The Washington Department of Ecology has directed Jorgensen Forge Corp. to continue studying soil and groundwater contamination at its industrial property along the Duwamish Waterway in Seattle.
The manufacturer of large-scale special metal products has conducted some site investigations, including partial cleanup work in 2014 (under a 2007 agreed order with Ecology), to determine if contamination on the site is a source of pollutants in Duwamish sediments.
The five-mile Lower Duwamish Waterway is a sediment cleanup site, jointly managed by Ecology and the U.S. Environmental Protection Agency. Ecology oversees a variety of efforts to control sources of pollution that could recontaminate waterway sediments after cleanup – including cleanups at contaminated sites along or near the Duwamish.

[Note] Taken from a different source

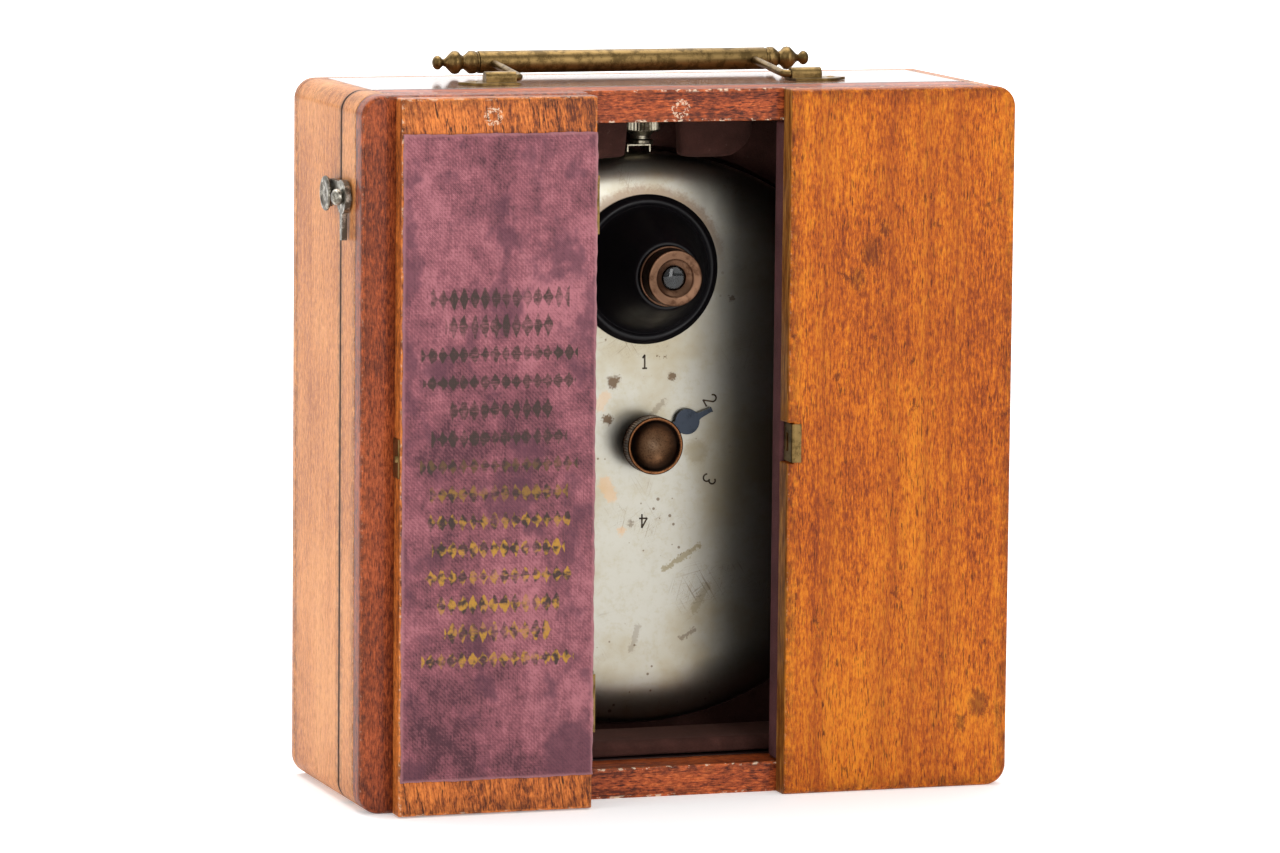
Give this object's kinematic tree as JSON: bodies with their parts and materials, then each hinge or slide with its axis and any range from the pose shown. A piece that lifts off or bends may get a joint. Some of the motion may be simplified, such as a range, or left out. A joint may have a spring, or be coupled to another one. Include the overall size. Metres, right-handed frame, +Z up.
{
  "type": "disc camera in a wooden case",
  "caption": "Thin disc-shaped concealed camera with a rotating plate, in a hinged hardwood case with a cloth-lined front door and brass carrying handle.",
  "frame": {"origin": "on the base, at the middle of the case's width and depth", "axes": "+Z up, +X to the right seen from the front, +Y to the back"},
  "size_m": [0.1829, 0.0731, 0.1905],
  "materials": {
    "tray_wood": "glossy varnish, straight grain",
    "front_wood": "old varnish with dark flecks",
    "rail_wood": "red mahogany, satin",
    "door_wood": "satin, worn edges",
    "velvet": "matt pile",
    "cloth": "faded satin weave",
    "brass": "aged, satin",
    "dark_nickel": "tarnished",
    "nickel": "aged nickel plate, spotted",
    "steel": "bright",
    "blued_steel": "blued, satin",
    "bronze": "brown bronzed",
    "black_lacquer": "satin black",
    "glass": "clear"
  },
  "bodies": {
    "tray": {"tray_side_left": "tray_wood", "tray_side_right": "tray_wood", "tray_top": "tray_wood", "tray_bottom": "tray_wood", "tray_back_board": "tray_wood", "former": "velvet", "bottom_pad": "velvet", "top_pad_left": "velvet", "top_pad_right": "velvet", "tripod_bush": "brass", "hook_keeper": "dark_nickel", "handle_bracket_left": "brass", "handle_bracket_right": "brass", "lid_hinge_fixed_leaf_lower": "brass", "lid_hinge_fixed_leaf_upper": "brass", "lid_hinge_pin_lower": "brass", "lid_hinge_pin_upper": "brass", "front_shell": "nickel", "back_cover": "nickel", "lens_hood": "black_lacquer", "lens_tube": "bronze", "front_element": "glass", "light_baffle": "black_lacquer", "pressure_spring": "steel", "clasp_clip": "nickel", "shutter_spring": "steel"},
    "lid": {"lid_side_left": "tray_wood", "lid_side_right": "tray_wood", "lid_rail_top": "rail_wood", "lid_rail_bottom": "rail_wood", "lid_panel_left": "front_wood", "lid_panel_right": "front_wood", "lid_pad_left": "velvet", "lid_pad_right": "velvet", "door_catch": "brass", "hook_pivot": "dark_nickel", "lid_hinge_moving_leaf_lower": "brass", "lid_hinge_moving_leaf_upper": "brass", "door_hinge_fixed_leaf_lower": "brass", "door_hinge_fixed_leaf_upper": "brass"},
    "door": {"door_board": "door_wood", "door_cloth": "cloth", "door_strike": "steel", "door_hinge_moving_leaf_lower": "brass", "door_hinge_moving_leaf_upper": "brass"},
    "hook": {"side_hook": "dark_nickel"},
    "handle": {"handle_tube": "brass", "handle_finial_left": "brass", "handle_finial_right": "brass", "handle_arm_left": "brass", "handle_arm_right": "brass"},
    "winder": {"winding_knob": "bronze", "spindle": "steel", "pointer_hand": "blued_steel", "plate_carrier": "black_lacquer", "glass_plate": "glass"},
    "shutter": {"shutter_disc": "black_lacquer"},
    "release": {"release_lever": "nickel"},
    "clasp": {"clasp_nut": "nickel"}
  },
  "joints": [
    {"name": "lid_hinge", "type": "hinge", "parent": "tray", "child": "lid", "pos_m": [0.0892, -0.01305, 0.09175], "axis": [0, 0, 1], "range_deg": [0, 180]},
    {"name": "door_hinge", "type": "hinge", "parent": "lid", "child": "door", "pos_m": [-0.0271, -0.0331, 0.09175], "axis": [0, 0, 1], "range_deg": [0, 180]},
    {"name": "hook_turn", "type": "hinge", "parent": "lid", "child": "hook", "pos_m": [-0.0895, -0.02005, 0.157], "axis": [1, 0, 0], "range_deg": [0, 60]},
    {"name": "handle_swing", "type": "hinge", "parent": "tray", "child": "handle", "pos_m": [-0.0011, -0.00195, 0.1852], "axis": [1, 0, 0], "range_deg": [0, 172]},
    {"name": "winder_turn", "type": "hinge", "parent": "tray", "child": "winder", "pos_m": [0, 0.00625, 0.0886], "axis": [0, 1, 0], "continuous": true},
    {"name": "shutter_turn", "type": "hinge", "parent": "tray", "child": "shutter", "pos_m": [0, 0.0083, 0.0886], "axis": [0, -1, 0], "range_deg": [0, 100], "stiffness_Nm_per_rad": 0.01, "springref_deg": -11.46},
    {"name": "release_press", "type": "hinge", "parent": "tray", "child": "release", "pos_m": [-0.016, 0.01345, 0.0109], "axis": [0, -1, 0], "range_deg": [0, 5], "stiffness_Nm_per_rad": 0.02, "springref_deg": -2.86},
    {"name": "clasp_turn", "type": "hinge", "parent": "tray", "child": "clasp", "pos_m": [0.0006, 0.01355, 0.17], "axis": [0, 0, 1], "continuous": true}
  ]
}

“This site still has contamination that could flow with groundwater back to the river and its bank,” said Robert Warren, regional supervisor for Ecology’s Toxics Cleanup Program. “We’re involved with other industrial sites with similar threats. All of these cleanups are critical to the overall Duwamish cleanup, and its goals of protecting public health and the environment.”
Ecology issued an enforcement order directing Jorgensen to complete a site investigation and study of cleanup options throughout its 21-acre property, located at 8531 East Marginal Way S.
Earlier studies of the site identified contaminants including polychlorinated biphenyls (PCBs), petroleum compounds and metals, in soil and groundwater. Ecology has agreed orders for cleanup studies or other actions at 18 sites along or near the Duwamish Waterway.
Ecology is accepting public comment on the order through April 23, 2015.